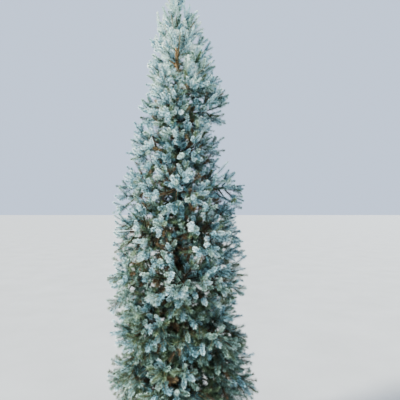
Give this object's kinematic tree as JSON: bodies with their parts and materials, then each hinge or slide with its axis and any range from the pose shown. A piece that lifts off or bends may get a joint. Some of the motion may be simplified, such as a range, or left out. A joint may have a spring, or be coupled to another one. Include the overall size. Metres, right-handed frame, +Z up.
{
  "type": "potted blue spruce",
  "caption": "Narrow conical silver-blue conifer with tiers of needled boughs, standing upright in a round black nursery pot.",
  "frame": {"origin": "centre of the pot's flat underside", "axes": "+X to the right of the tree as its front is seen, +Y towards its back, +Z up"},
  "size_m": [0.8414, 0.8367, 2.93],
  "materials": {
    "pot": "dusty black plastic",
    "soil": "composted bark",
    "bark": "scaly bark",
    "foliage": "waxy silver-blue needles"
  },
  "bodies": {
    "root": {"pot": "pot", "soil": "soil", "trunk": "bark", "bough_7a": "bark", "bough_7b": "bark", "bough_7c": "bark", "bough_7d": "bark", "bough_8a": "bark", "bough_8b": "bark", "bough_8c": "bark", "bough_8d": "bark", "bough_9a": "bark", "bough_9b": "bark", "bough_9c": "bark", "bough_9d": "bark", "bough_10a": "bark", "bough_10b": "bark", "bough_10c": "bark", "bough_10d": "bark", "foliage_1a": "foliage", "foliage_1b": "foliage", "foliage_1c": "foliage", "foliage_1d": "foliage", "foliage_2a": "foliage", "foliage_2b": "foliage", "foliage_2c": "foliage", "foliage_2d": "foliage", "foliage_3a": "foliage", "foliage_3b": "foliage", "foliage_3c": "foliage", "foliage_3d": "foliage", "foliage_4a": "foliage", "foliage_4b": "foliage", "foliage_4c": "foliage", "foliage_4d": "foliage", "foliage_5a": "foliage", "foliage_5b": "foliage", "foliage_5c": "foliage", "foliage_5d": "foliage", "foliage_6a": "foliage", "foliage_6b": "foliage", "foliage_6c": "foliage", "foliage_6d": "foliage", "foliage_7a": "foliage", "foliage_7b": "foliage", "foliage_7c": "foliage", "foliage_7d": "foliage", "foliage_8a": "foliage", "foliage_8b": "foliage", "foliage_8c": "foliage", "foliage_8d": "foliage", "foliage_9a": "foliage", "foliage_9b": "foliage", "foliage_9c": "foliage", "foliage_9d": "foliage", "foliage_10a": "foliage", "foliage_10b": "foliage", "foliage_10c": "foliage", "foliage_10d": "foliage", "foliage_leader": "foliage"}
  },
  "joints": []
}
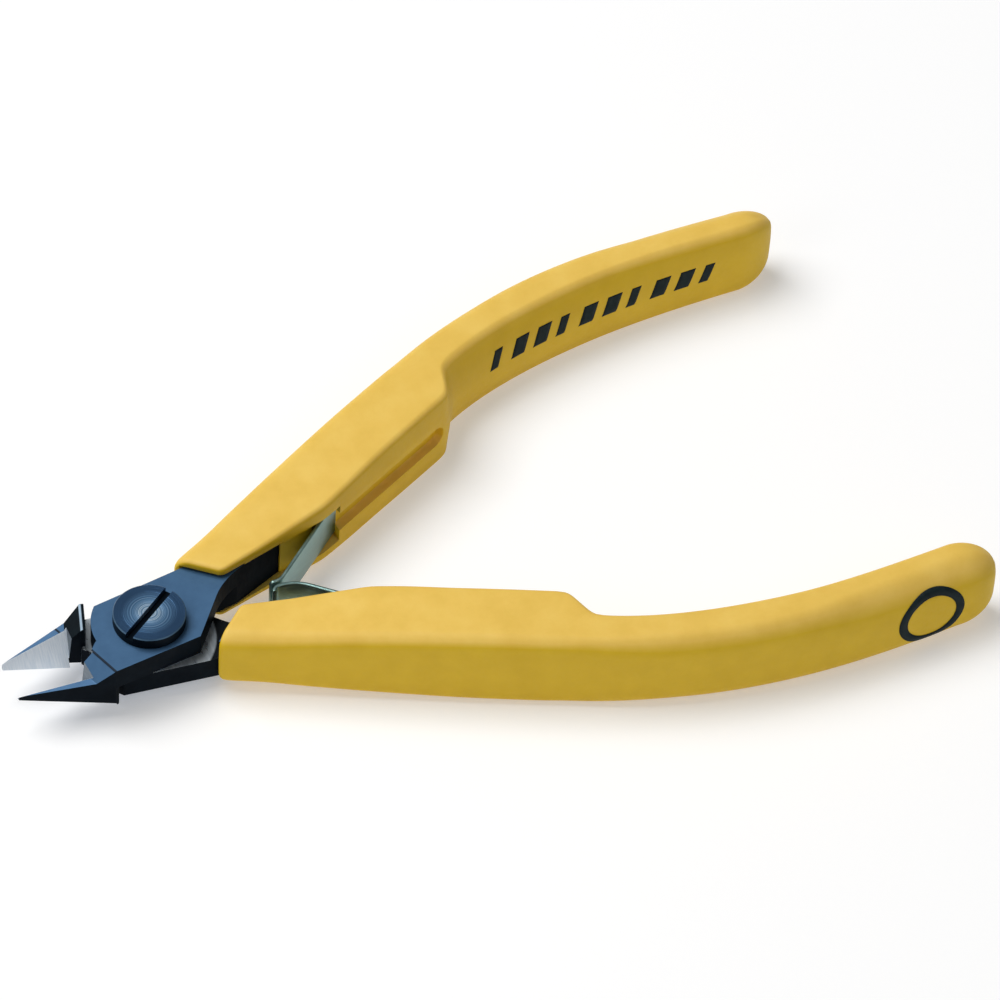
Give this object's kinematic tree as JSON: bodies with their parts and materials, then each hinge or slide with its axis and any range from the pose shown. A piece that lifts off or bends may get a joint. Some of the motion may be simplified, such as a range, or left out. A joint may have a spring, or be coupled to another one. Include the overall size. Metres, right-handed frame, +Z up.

■ ■ ■

**Exercise goal**
The full set of records should be duplicated exactly.

**Task output**
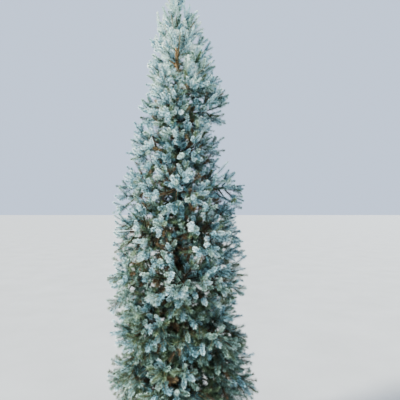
Give this object's kinematic tree as JSON: bodies with their parts and materials, then each hinge or slide with its axis and any range from the pose shown. A piece that lifts off or bends may get a joint. Some of the motion may be simplified, such as a range, or left out. A joint may have a spring, or be coupled to another one. Include the overall size. Metres, right-handed frame, +Z up.
{
  "type": "potted blue spruce",
  "caption": "Narrow conical silver-blue conifer with tiers of needled boughs, standing upright in a round black nursery pot.",
  "frame": {"origin": "centre of the pot's flat underside", "axes": "+X to the right of the tree as its front is seen, +Y towards its back, +Z up"},
  "size_m": [0.8414, 0.8367, 2.93],
  "materials": {
    "pot": "dusty black plastic",
    "soil": "composted bark",
    "bark": "scaly bark",
    "foliage": "waxy silver-blue needles"
  },
  "bodies": {
    "root": {"pot": "pot", "soil": "soil", "trunk": "bark", "bough_7a": "bark", "bough_7b": "bark", "bough_7c": "bark", "bough_7d": "bark", "bough_8a": "bark", "bough_8b": "bark", "bough_8c": "bark", "bough_8d": "bark", "bough_9a": "bark", "bough_9b": "bark", "bough_9c": "bark", "bough_9d": "bark", "bough_10a": "bark", "bough_10b": "bark", "bough_10c": "bark", "bough_10d": "bark", "foliage_1a": "foliage", "foliage_1b": "foliage", "foliage_1c": "foliage", "foliage_1d": "foliage", "foliage_2a": "foliage", "foliage_2b": "foliage", "foliage_2c": "foliage", "foliage_2d": "foliage", "foliage_3a": "foliage", "foliage_3b": "foliage", "foliage_3c": "foliage", "foliage_3d": "foliage", "foliage_4a": "foliage", "foliage_4b": "foliage", "foliage_4c": "foliage", "foliage_4d": "foliage", "foliage_5a": "foliage", "foliage_5b": "foliage", "foliage_5c": "foliage", "foliage_5d": "foliage", "foliage_6a": "foliage", "foliage_6b": "foliage", "foliage_6c": "foliage", "foliage_6d": "foliage", "foliage_7a": "foliage", "foliage_7b": "foliage", "foliage_7c": "foliage", "foliage_7d": "foliage", "foliage_8a": "foliage", "foliage_8b": "foliage", "foliage_8c": "foliage", "foliage_8d": "foliage", "foliage_9a": "foliage", "foliage_9b": "foliage", "foliage_9c": "foliage", "foliage_9d": "foliage", "foliage_10a": "foliage", "foliage_10b": "foliage", "foliage_10c": "foliage", "foliage_10d": "foliage", "foliage_leader": "foliage"}
  },
  "joints": []
}
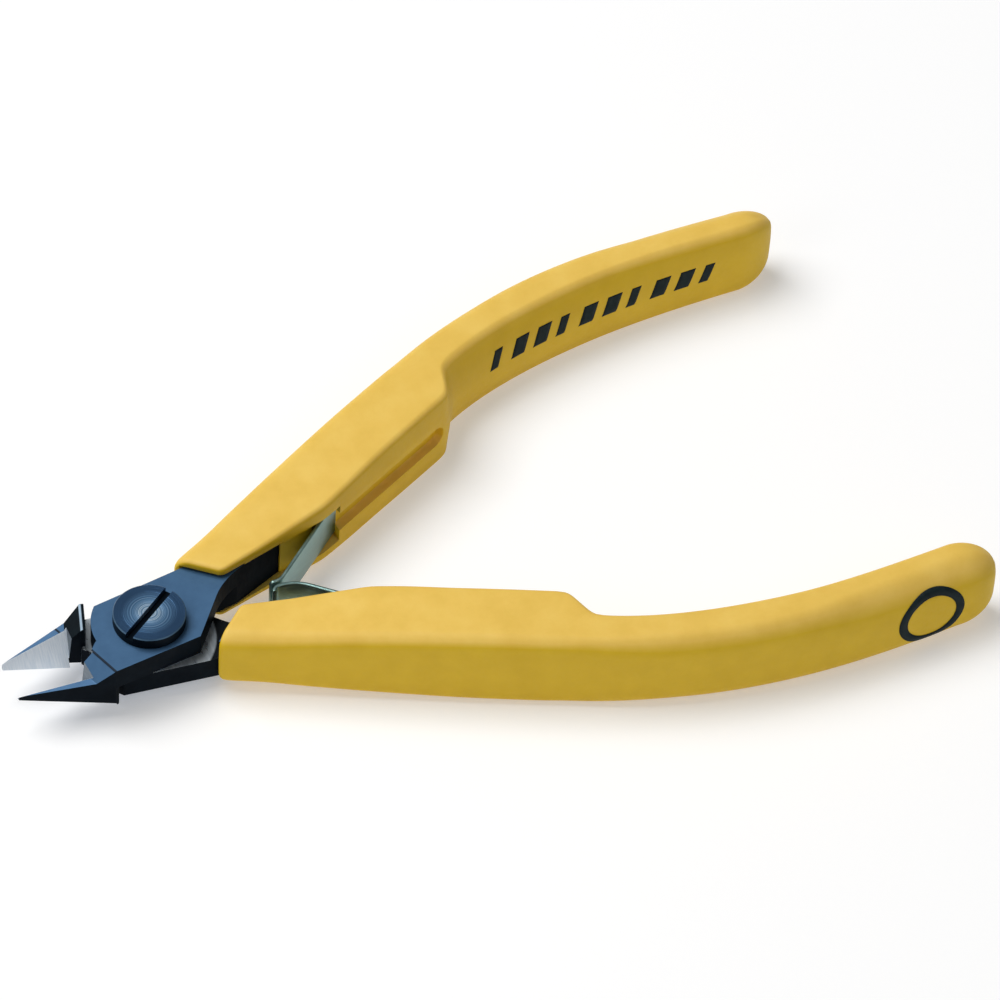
Give this object's kinematic tree as JSON: bodies with their parts and materials, then each hinge or slide with its axis and any range from the pose shown. A piece that lifts off or bends may get a joint. Some of the motion may be simplified, such as a range, or left out. A joint may have a spring, or be coupled to another one. Include the overall size. Metres, right-handed frame, +Z up.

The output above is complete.